RAW DATA>
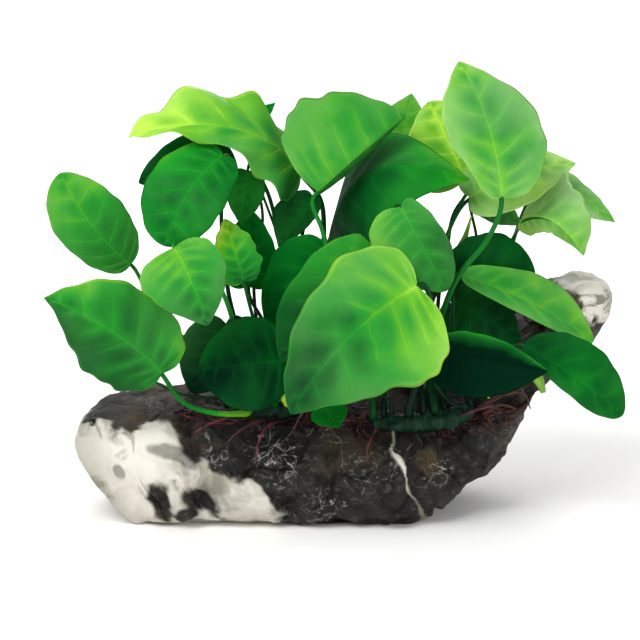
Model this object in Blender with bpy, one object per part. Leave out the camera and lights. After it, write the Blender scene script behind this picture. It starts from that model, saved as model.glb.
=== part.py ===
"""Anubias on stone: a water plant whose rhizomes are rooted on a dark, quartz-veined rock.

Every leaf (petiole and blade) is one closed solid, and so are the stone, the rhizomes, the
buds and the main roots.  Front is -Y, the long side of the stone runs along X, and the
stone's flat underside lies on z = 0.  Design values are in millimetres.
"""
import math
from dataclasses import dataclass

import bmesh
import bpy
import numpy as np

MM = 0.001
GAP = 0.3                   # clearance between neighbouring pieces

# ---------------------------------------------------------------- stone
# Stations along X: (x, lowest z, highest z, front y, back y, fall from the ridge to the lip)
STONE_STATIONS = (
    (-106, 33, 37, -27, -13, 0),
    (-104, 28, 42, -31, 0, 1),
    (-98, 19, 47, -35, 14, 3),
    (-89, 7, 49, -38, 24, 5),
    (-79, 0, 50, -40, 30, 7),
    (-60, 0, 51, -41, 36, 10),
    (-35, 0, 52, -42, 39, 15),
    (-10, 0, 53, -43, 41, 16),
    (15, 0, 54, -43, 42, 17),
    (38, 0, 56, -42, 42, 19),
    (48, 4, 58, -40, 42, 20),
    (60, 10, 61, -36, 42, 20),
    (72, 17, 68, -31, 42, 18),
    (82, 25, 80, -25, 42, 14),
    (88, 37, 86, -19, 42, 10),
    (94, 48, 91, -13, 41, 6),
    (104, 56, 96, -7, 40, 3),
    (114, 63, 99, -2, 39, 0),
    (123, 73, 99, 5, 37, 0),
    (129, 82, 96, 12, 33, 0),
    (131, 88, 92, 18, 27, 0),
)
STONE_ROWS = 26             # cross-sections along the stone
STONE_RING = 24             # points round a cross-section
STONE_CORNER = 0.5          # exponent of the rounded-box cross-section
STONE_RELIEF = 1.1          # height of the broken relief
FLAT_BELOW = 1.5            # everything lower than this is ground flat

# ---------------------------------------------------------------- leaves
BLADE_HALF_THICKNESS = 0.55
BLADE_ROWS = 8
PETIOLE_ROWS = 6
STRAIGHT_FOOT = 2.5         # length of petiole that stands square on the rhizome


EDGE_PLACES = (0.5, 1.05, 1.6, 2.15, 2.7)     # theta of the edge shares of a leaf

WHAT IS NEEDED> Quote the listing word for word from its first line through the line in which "dark, quartz-veined rock." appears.

EXERCISE RESPONSE>
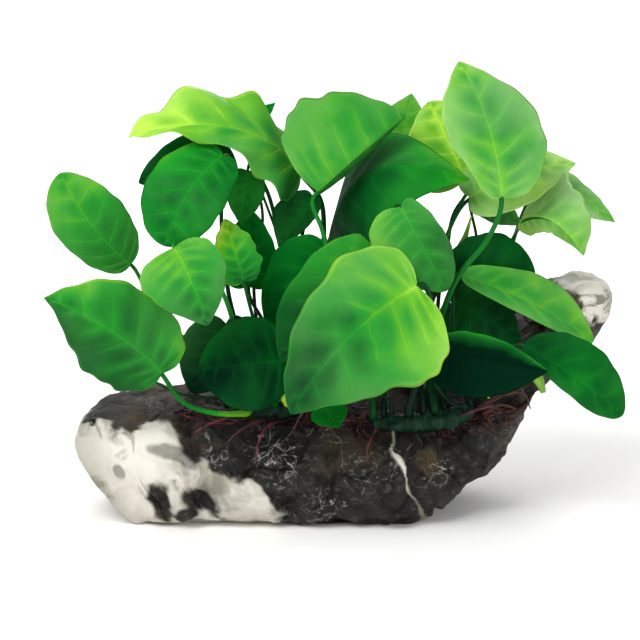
Model this object in Blender with bpy, one object per part. Leave out the camera and lights. After it, write the Blender scene script behind this picture. It starts from that model, saved as model.glb.
=== part.py ===
"""Anubias on stone: a water plant whose rhizomes are rooted on a dark, quartz-veined rock.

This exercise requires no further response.